C’è un senso di imbarazzo, spiega Mantellini, nel cercare di seguire l’entusiasmo del deputato che cerca di far capire al giornalista «che togliere un aggettivo a un emendamento avrà grandi conseguenze, è una svolta». Sulle startup si è costruito un sistema che l’opinione pubblica ha compreso subito, sull’agenda digitale molto meno. Sembra tutto molto, troppo piccolo, soprattutto fra aspettative e proposte. E la sincerità di Barberis è salutare:

Fare digital trasformation è un progetto, mentre la politica procede per norme. Ci si mette attorno a un tavolo e magari una persona parla di progetti mentre altre nove ti dicono che ci sono delle norme che lo impediscono. Quando banalmente abbiamo messo mano al sito di Governo.it, c’era persino un certo orgoglio da parte di alcuni nel sottolineare che era rimasto lì per 17 anni e tutto sommato funzionava ancora. Peccato che era scritto con un codice ormai inutilizzabile, senza senso, e che non si trovavano le notizie.

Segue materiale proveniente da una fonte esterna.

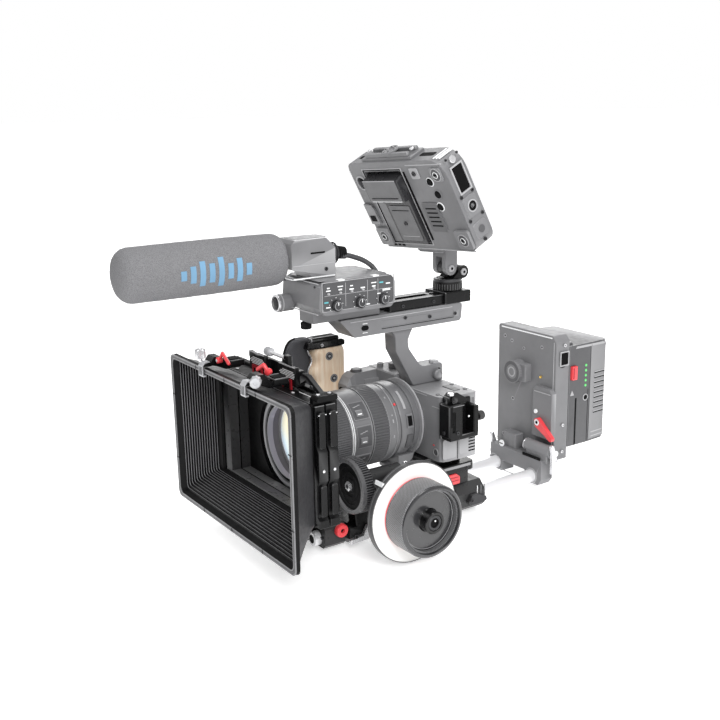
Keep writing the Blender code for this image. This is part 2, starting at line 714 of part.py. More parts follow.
def cable_route():
    """Points along the cable from the plug's boot over and down to the audio box's back."""
    knots = [
        (0, 140.8, 275.6), (-1, 150, 273.5), (-3, 163, 268.5), (-5, 175, 261), (-7, 183, 252),
        (-7, 184.5, 244), (-7, 181, 239), (-7, AUDIO_BACK + 1.2, 238),
    ]
    knots = [Vector(knot) for knot in knots]
    padded = [knots[0] * 2 - knots[1], *knots, knots[-1] * 2 - knots[-2]]
    route = []
    for a, b, c, d in zip(padded, padded[1:], padded[2:], padded[3:]):
        for step in range(3):
            t = step / 3
            curved = (-a + 3 * b - 3 * c + d) * t**3 + (2 * a - 5 * b + 4 * c - d) * t**2
            route.append((curved + (c - a) * t + 2 * b) / 2)
    return [*route, knots[-1]]


# ---- Monitor ----


def knuckle(centre, low, high, radius=7.0):
    """A round lug about a pivot that runs along X."""
    _, y, z = centre
    return drum((low, y, z), (high, y, z), radius, sides=20)


def monitor_arm():
    """The swivelling base and the short link between its two tilt pivots."""
    _, y, z = LOWER_PIVOT
    nut = [(0, 240), (9, 240), (15.8, 236), (15.8, 228.2), (14.8, 227.3), (0, 227.3)]
    base = turned(nut, (0, 270, 0), (0, 0, 1), 28)
    post = slab(
        [(264, 236), (277, 236), (y + 6, z - 2), (y + 4, z + 3), (y - 4, z + 5), (y - 7, z)],
        "X", -12, 12,
    )
    slot = drum((-5.4, y, z), (5.4, y, z), 18, sides=32)
    piece("swivel_base", "grey_metal", base, [post, knuckle(LOWER_PIVOT, -12, 12)], [slot])
    lower, upper = Vector(LOWER_PIVOT), Vector(UPPER_PIVOT)
    along = (upper - lower).normalized()
    side = Vector((0, -along.z, along.y)) * 5
    ends = [lower - side, upper - side, upper + side, lower + side]
    link = slab([(point.y, point.z) for point in ends], "X", -5, 5)
    piece(
        "tilt_arm", "grey_metal", link,
        [knuckle(LOWER_PIVOT, -5, 5, 6.6), knuckle(UPPER_PIVOT, -5, 5, 6.6)], pivot=LOWER_PIVOT,
    )


def monitor():
    """The monitor cage and the display in it, leaned back on the upper pivot."""
    frame = [(-77, 0), (77, 0), (77, 103.5), (-77, 103.5)]
    outline = filleted(frame, (15, 13, 20, 7), 5)
    base = slab(outline, "Y", 0, 26.2, 1.5)
    inner = filleted([(-72.5, 4.5), (72.5, 4.5), (72.5, 99), (-72.5, 99)], (11, 9, 16, 3), 5)
    joins = [
        box((-52, 30), (3, 23), (102.5, 106.5), 0.8),
        box((-46, 24), (4.5, 9), (106, 110), 0.6),
        box((-46, 24), (17, 21.5), (106, 110), 0.6),
        box((-27, 15), (4, 24), (-6, 1), 1),
    ]
    window = [(-35, 8.5), (8, 8.5), (8, 93), (-52, 93), (-52, 58), (-35, 54)]
    cuts = [
        slab(inner, "Y", 5, 28),
        slab(filleted(window, 2), "Y", -2, 7),
        drum((-64, -2, 80), (-64, 7, 80), 7, sides=24),
    ]
    for shape in (base, *joins, *cuts):
        leaned(shape, MONITOR_EDGE, MONITOR_TURN)
    _, y, z = UPPER_PIVOT
    cheeks = box((-11, 11), (y - 8, y + 9), (z, z + 27.5), 0.8)
    joins += [cheeks, knuckle(UPPER_PIVOT, -11, 11, 7.5)]
    cuts.append(box((-5.4, 5.4), (y - 16, y + 22), (z - 9, z + 12)))
    piece("monitor_cage", "grey_metal", base, joins, cuts, pivot=UPPER_PIVOT)
    skin = filleted([(-72, 5), (72, 5), (72, 98.5), (-72, 98.5)], (10.5, 8.5, 15.5, 2.5), 5)
    display = slab(skin, "Y", 5.4, 25.8)
    hatch = [(-34.5, 9), (7.5, 9), (7.5, 70), (-34.5, 70)]
    cell = [(-9, 62), (6, 60), (6, 90), (-9, 86)]
    joins = [
        slab(filleted(hatch, 2), "Y", -4, 6, 0.8),
        slab([(y, z) for y, z in cell], "X", -51.5, 7.5, 1),
    ]
    for shape in (display, *joins):
        leaned(shape, MONITOR_EDGE, MONITOR_TURN)
    piece("monitor_display", "grey_plastic", display, joins, pivot=UPPER_PIVOT)


# ---- Follow focus ----


def follow_focus():
    """The follow focus: bridge and gearbox, drive gear, hand wheel, disc and clamp lever."""
    block = [(-44, -9), (42, -9), (46, -4), (46, 8), (40, 12), (-44, 12)]
    base = slab(filleted(block, 1, 1), "Y", 108, 134)
    joins = [
        slab([(117, 4), (132.5, 4), (158, 28), (158, 51), (128, 58), (112, 50)], "X", 31, 46, 1),
        box((46, 90), (127, 160), (22, 53), 2),
        drum((GEAR_X, 110.5, GEAR_Z), (GEAR_X, 158, GEAR_Z), 11.5, sides=24),
        drum((88, WHEEL_Y, WHEEL_Z), (97, WHEEL_Y, WHEEL_Z), 13, sides=24),
    ]
    piece("ff_bridge", "black_metal", base, joins, rod_bores(107, 141))
    toothed = [
        (GEAR_RADIUS - 1, 0), (GEAR_RADIUS, -1), (GEAR_RADIUS, -9), (GEAR_RADIUS - 1, -10),
        (6, -10), (6, -12), (0, -12),
    ]
    dish = [(0, 1.5), (6, 1.5), (6, -3), (GEAR_RADIUS - 4, -2), (GEAR_RADIUS - 4, 0)]
    gear = turned([*dish, *toothed], (GEAR_X, 98, GEAR_Z), (0, -1, 0), 36)
    piece("ff_drive_gear", "dark_plastic", gear)
    hub = (0, WHEEL_Y, WHEEL_Z)
    wheel = [
        (0, 125), (6, 125), (6, 138), (9.5, 138), (9.5, 129), (WHEEL_RADIUS - 4.5, 129),
        (WHEEL_RADIUS - 3, 140), (WHEEL_RADIUS - 1, 140), (WHEEL_RADIUS, 139),
        (WHEEL_RADIUS, 134), (30.5, 107.5), (30.5, 97.4), (0, 97.4),
    ]
    piece("ff_hand_wheel", "grey_metal", turned(wheel, hub, (1, 0, 0)))
    disc = [
        (30.9, 107.4), (DISC_RADIUS - 1.6, 107.4), (DISC_RADIUS - 1.2, 107.8), (DISC_RADIUS, 107.4),
        (DISC_RADIUS, 101), (DISC_RADIUS - 1, 100.5), (30.9, 100.5),
    ]
    piece("ff_marking_disc", "white", turned(disc, hub, (1, 0, 0), 48))
    lever = filleted([(106, -8), (128, -7), (133, 6), (127, 9), (122, -1), (106, -3)], 1, 1)
    piece(
        "ff_clamp_lever", "silver",
        slab(lever, "X", 46.6, 51.5, 0.6), pivot=(49, 128, 2),
    )


# ---- Battery end ----


def power_end():
    """The rear rod clamp, battery plate, battery and their levers and button."""
    front, back = POWER_FRONT, POWER_BACK
    low = [
        (-41, -2), (-38, -9), (-19, -9), (-19, 4), (19, 4), (19, -9), (41, -9), (46, -2),
        (46, 22), (-41, 22),
    ]
    base = slab(filleted(low, 1, 1), "Y", 371, front - GAP)
    joins = [
        drum((14, 379, 33), (55, 379, 33), 7, sides=20),
        box((18, 52), (373, front - GAP), (20, 34), 0.8),
        box((-24, -2), (375, front - GAP), (20, 40), 1),
    ]
    piece("rear_clamp", "grey_metal", base, joins, rod_bores(370, 390))
    near = filleted([(375, 8), (385, 8), (383, 24), (377, 43), (373, 43), (375, 24)], 1, 1)
    far = filleted([(375, 4), (385, 4), (383, 18), (377, 33), (373, 33), (375, 18)], 1, 1)
    piece("rear_lever_near", "silver", slab(near, "X", 55.5, 60, 0.6), pivot=(58, 380, 13))
    piece("rear_lever_far", "silver", slab(far, "X", -46, -41.5, 0.6), pivot=(-43.7, 380, 9))
    outline = [(-50, 18), (47, 18), (47, 158), (41, 165), (-50, 165)]
    plate = slab(filleted(outline, (1, 1, 2, 2, 2), 1), "Y", front, back, 0.8)
    slide = [(17, 44), (48, 44), (48, 99), (44, 104), (21, 104), (17, 99)]
    joins = [
        slab(filleted(slide, 1, 1), "Y", 383, front + 1, 0.8),
        drum((-12, 376, 115), (-12, front + 1, 115), 13.5, sides=28),
        box((-10, 7), (380, front + 1), (105, 126), 1),
    ]
    dovetail = filleted([(-24, 30), (24, 30), (33, 120), (-33, 120)], 2, 1)
    cuts = [
        box((44, 48), (396, 403), (128, 146)),
        slab(dovetail, "Y", back - 4, back + 1),
    ]
    piece("battery_plate", "grey_metal", plate, joins, cuts)
    arm = filleted([(25, 66), (31, 69), (36, 65), (55, 49), (53, 44), (41, 51), (27, 58)], 2, 2)
    piece("plate_lever", "red", slab(arm, "Y", 377.5, 382.6, 0.7), pivot=(30.5, 380, 63.5))
    battery()


def battery():
    """The battery block with its dovetail tongue, ribbed back corners and release button."""
    half, front = 46.5, POWER_BACK + 1
    plan = [
        (-half, front), (half, front), (half, 442), (44, 474), (-44, 474), (-half, 442),
    ]
    base = slab(filleted(plan, (1, 1, 8, 7, 7, 8)), "Z", 31, 151, 2.5, 2)
    tongue = filleted([(-22, 34), (22, 34), (28, 90), (-28, 90)], 2, 1)
    joins = [
        slab(tongue, "Y", POWER_BACK - 3.4, front + 1),
        box((-42, 42), (front + 2, front + 9), (149, 153.5), 1),
    ]
    cuts = [
        box(sorted((side * 42, side * 56)), (450, 478), (z, z + 2.2))
        for side in (-1, 1)
        for z in range(68, 114, 6)
    ]
    cuts.append(box((half - 3, half + 4), (412.6, 421.4), (110.6, 127.4)))
    piece("battery", "grey_plastic", base, joins, cuts)
    piece("battery_release", "red", box((half - 1, half + 3.5), (413, 421), (111, 127), 0.5))


for build in (
    hood, matte_stage, flag_hardware, tray_latch_block, matte_rod_clamp, rods, baseplate,
    camera, lens, side_grip, cable_bracket, top_handle, monitor_bracket, audio_module,
    microphone, monitor_arm, monitor, follow_focus, power_end,
):
    build()
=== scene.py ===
"""A cinema camera rig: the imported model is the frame, and the finish and the small trim are made here."""
import math

import bmesh
import bpy
from mathutils import Matrix, Vector


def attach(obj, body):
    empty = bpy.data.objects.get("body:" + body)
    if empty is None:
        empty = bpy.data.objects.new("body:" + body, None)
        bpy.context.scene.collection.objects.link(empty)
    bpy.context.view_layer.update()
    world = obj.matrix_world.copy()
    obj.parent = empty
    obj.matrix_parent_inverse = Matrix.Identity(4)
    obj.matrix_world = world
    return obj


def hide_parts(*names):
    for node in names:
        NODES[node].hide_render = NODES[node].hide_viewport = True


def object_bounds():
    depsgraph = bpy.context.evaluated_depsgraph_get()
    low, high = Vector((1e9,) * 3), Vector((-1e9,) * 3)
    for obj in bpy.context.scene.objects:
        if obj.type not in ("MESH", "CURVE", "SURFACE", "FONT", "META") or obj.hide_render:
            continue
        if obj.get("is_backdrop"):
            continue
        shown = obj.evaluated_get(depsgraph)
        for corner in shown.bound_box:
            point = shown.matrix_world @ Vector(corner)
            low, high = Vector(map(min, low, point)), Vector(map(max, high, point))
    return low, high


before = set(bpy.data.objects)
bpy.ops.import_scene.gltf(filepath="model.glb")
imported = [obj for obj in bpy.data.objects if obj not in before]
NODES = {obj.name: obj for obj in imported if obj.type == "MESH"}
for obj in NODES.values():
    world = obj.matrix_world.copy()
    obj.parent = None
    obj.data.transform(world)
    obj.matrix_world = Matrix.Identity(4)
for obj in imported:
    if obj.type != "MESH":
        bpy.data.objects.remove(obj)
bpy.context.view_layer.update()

scene = bpy.context.scene
MM = 0.001
SHARP_ANGLE, BATTERY_ANGLE = 34, 3    # degrees between faces from which an edge is drawn sharp
WELD_MM = 0.004
# Trim is laid out in millimetres, with the rod clamp's front face as y 0 and the rods' centre as z 0.
TO_WORLD = Matrix.Scale(MM, 4) @ Matrix.Translation((0, -235, 14))
AXES = {"x": Vector((1, 0, 0)), "y": Vector((0, 1, 0)), "z": Vector((0, 0, 1))}
AWAY = (0, -1, 0)    # towards the open end of the hood
EVEN = (0, 0, 1, 1)    # teeth as wide as their gaps


def srgb(red, green, blue):
    """A colour given as 0 to 255 display values, as the linear numbers that shaders take."""
    def linear(value):
        value /= 255
        return value / 12.92 if value <= 0.04045 else ((value + 0.055) / 1.055) ** 2.4
    return tuple(linear(v) for v in (red, green, blue))


# ---------------------------------------------------------------- materials

def shaded(colour, factor):
    return (*(min(1, c * factor) for c in colour), 1)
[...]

L’idea forte che emerge dalla politica digitale, nel giorno della notizia sulla banda larga – premessa di tutto quanto – è quella di realizzare gli standard per un app store della pubblica amministrazione: un luogo dove ogni cittadino potrà scaricare ciò che gli serve per utilizzare i servizi a lui destinati e per dialogare con gli enti pubblici. Tutto quanto visto sinora, a partire dai siti realizzati insieme all’Agid e gli stessi criteri per il pin unico, sono i mattoncini della politica digitale dei prossimi anni. Senza nessuna scadenza. Tanto si finirebbe soltanto per restarne delusi, quando invece è più importante l’architettura che non abitarla subito.

Resta il dubbio sui percorsi democratici di questi piani, che a volte – come nel caso di SPID o del FOIA – lasciano a desiderare in quanto a partecipazione, trasparenza. Sarà il dover recuperare nel minor tempo possibile, oppure una qualità intrinseca della nuova classe dirigente, tuttavia dalla zero digitalizzazione siamo passati alla digitalizzazione soon is better than perfect, inevitabilmente subordinata alle aziende, agli interessi privati di chi può fornire risorse, tecnologia, investimenti, servizi. Che a ben vedere, quel “presto” è molto relativo.